When the iPhone was introduced, Nokia’s first official response was the corporate equivalent of a raspberry (the spitting kind, not the fruit!). Their second official response was to demo a device which so closely mimicked the iPhone that it quite possibly was one.

“If there is something good in the world then we copy with pride,” said Anssi Vanjoki, Nokia’s Executive VP & General Manager of Multimedia.

Well, proudly copy it they have! The final device, bewilderingly code-named “Tube” is ready for prime-time (or whatever time it is they relegate programs that knock off last season’s hits).
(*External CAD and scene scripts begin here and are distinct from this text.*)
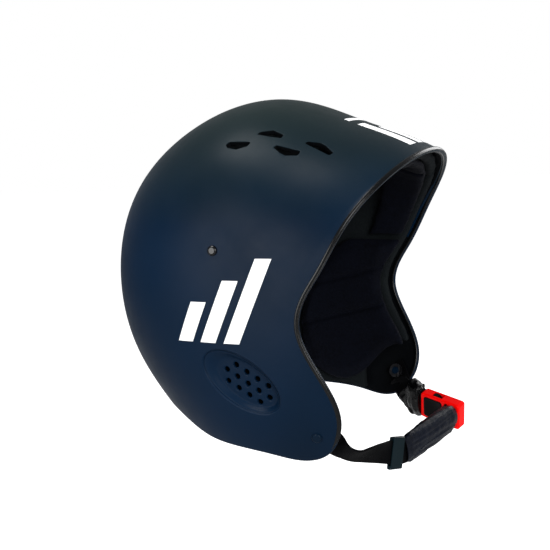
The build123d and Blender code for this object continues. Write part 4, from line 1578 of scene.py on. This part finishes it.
area_light("key", (-0.5, 0.45, 1.7), (0, 0, 0), 1.0, 30.0)
area_light("front_fill", (-1.4, -1.6, 0.5), (0, 0, -0.02), 1.3, 40.0)
area_light("side_strip", (-1.8, 0.7, 0.1), (0, 0, 0), 1.0, 20.0)
area_light("left_fill", (1.7, -0.7, 0.6), (0, 0, 0), 1.2, 16.0)

ROOM_LIGHT = 0.35


def studio():
    """A white room: bright where it is seen directly, and a softer light on the helmet."""
    world = bpy.data.worlds.new("studio")
    world.use_nodes = True
    tree = world.node_tree
    light = tree.nodes["Background"]
    light.inputs["Color"].default_value = (0.93, 0.96, 1.0, 1)
    light.inputs["Strength"].default_value = ROOM_LIGHT
    seen = tree.nodes.new("ShaderNodeBackground")
    seen.inputs["Color"].default_value = (1, 1, 1, 1)
    path = tree.nodes.new("ShaderNodeLightPath")
    choose = tree.nodes.new("ShaderNodeMixShader")
    tree.links.new(path.outputs["Is Camera Ray"], choose.inputs["Fac"])
    tree.links.new(light.outputs["Background"], choose.inputs[1])
    tree.links.new(seen.outputs["Background"], choose.inputs[2])
    tree.links.new(choose.outputs["Shader"], tree.nodes["World Output"].inputs["Surface"])
    bpy.context.scene.world = world


studio()
bpy.context.scene.view_settings.view_transform = "Standard"


FLOOR_REACH = 30.0
FLOOR_DROP = 0.25           # the helmet hangs this far above the floor
FLOOR_GLOW = 0.90


def stage():
    """A pale floor under the helmet, lit evenly up to the horizon."""
    paint = Paint("stage_paint", (0.5, 0.5, 0.5), 0.9)
    tone = paint.noise(3.0, 2.0)
    paint.colour(paint.ramp(tone, ((0.3, (0.48, 0.48, 0.48)), (0.7, (0.52, 0.52, 0.52)))))
    path = paint.node("ShaderNodeLightPath")
    glow = paint.math("MULTIPLY", path.outputs["Is Camera Ray"], FLOOR_GLOW)
    paint.shader.inputs["Emission Color"].default_value = (1, 1, 1, 1)
    paint.shader.inputs["Specular IOR Level"].default_value = 0.0
    paint.link(glow, paint.shader.inputs["Emission Strength"])
    low = float(cad_low[2]) - FLOOR_DROP
    corners = [(x * FLOOR_REACH, y * FLOOR_REACH, low)
               for x, y in ((-1, -1), (1, -1), (1, 1), (-1, 1))]
    floor = new_object("floor", np.array(corners) / MM, [(0, 1, 2, 3)])
    floor.data.materials.append(paint.material)


stage()
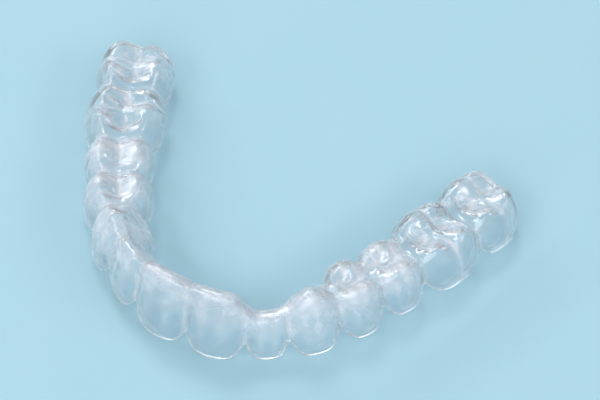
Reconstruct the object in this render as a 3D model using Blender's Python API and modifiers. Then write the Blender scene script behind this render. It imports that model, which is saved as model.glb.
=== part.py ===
"""A clear aligner for an upper dental arch: one sheet of clear plastic, formed over the crowns of fourteen teeth.

The shell is open along the gums, where it was cut in a scalloped line, and closed everywhere else. It lies on that
cut edge with its chewing side up, the incisors towards -Y and the patient's left side towards -X.
"""

import math
from dataclasses import dataclass

import bmesh
import bpy

# The sheet
SHEET = 0.00075
CUT_EDGE_LIP = 0.0004

# The centre line of the arch, seen from above, is as wide and long as this where the last molars end
ARCH_WIDTH = 0.0612
ARCH_LENGTH = 0.0406
ARCH_SQUARENESS = 2.57

# The cut along the gums rises to a narrow point between neighbouring teeth
LABIAL_POINT = 0.0026
LINGUAL_POINT = 0.0017
POINT_SHARPNESS = 4.5
LINGUAL_CUT_LIFT = 0.0009

# The groove between two crowns: how sharply they turn in, and the fillet that the sheet bridges, in half crowns
CROWN_ROUNDING = 2.7
GROOVE_FILLET = 0.09

# The closed end behind the last molar: how square it is seen from above, and the height of its own cut edge
END_SQUARENESS = 2.5
END_CUT_HEIGHT = 0.0012
END_RISES = (0, 0.28, 0.44, 0.56, 0.61)

# The crowns: widths along the arch, depths from lip side to tongue side, heights off the table of crowns and cut edge
CENTRAL_WIDTH = 0.0080
CENTRAL_DEPTH = 0.0070
CENTRAL_HEIGHT = 0.0112
LATERAL_WIDTH = 0.0062
LATERAL_DEPTH = 0.0062
LATERAL_HEIGHT = 0.0100
LATERAL_CUT_HEIGHT = 0.0007
SHORT_LATERAL_WIDTH = 0.0056
SHORT_LATERAL_HEIGHT = 0.0072
EYETOOTH_WIDTH = 0.0072
EYETOOTH_DEPTH = 0.0078
EYETOOTH_HEIGHT = 0.0106
PREMOLAR_WIDTH = 0.0069
PREMOLAR_DEPTH = 0.0093
FIRST_PREMOLAR_HEIGHT = 0.0094
FIRST_PREMOLAR_CUT_HEIGHT = 0.0004
SECOND_PREMOLAR_HEIGHT = 0.0089
SECOND_PREMOLAR_CUT_HEIGHT = 0.0005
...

Is Nokia worried about the iPhone and it’s popularity? Not according to Tom Libretto, vice president of Forum Nokia (who must be auditioning for a shot on iPhone JEOPARDY!):

“We’ve done [the iPhone's sales numbers to date] since we’ve had dinner on Friday.”

We would hope so! Since the global sales leader with a complete range from cheapo handsets to high-end convergence devices available in almost every country, on every carrier, on the planet is comparing numbers to a single (albeit revolutionary) iPhone available in only a handful of places on a single carrier each. And Fake Steve claims to be mathlexic! (N95 to iPhone numbers in the US anyone?)

That Nokia has adopted the increasingly popular “if you can’t beat them, copy them” strategy — a strategy that, if Apple had adopted it, there would be nothing for RIM, Samsung, Microsoft, or Nokia to be copying right now — is disappointing to say the least. But it once again highlights that if Apple hasn’t achieved market share, it’s certainly achieved market leadership.

Do you want a world where there’s the iPhone and every other manufacturer’s knockoff of same? Or would you rather see the other companies innovate and revolutionize and differentiate their offerings? What do you think?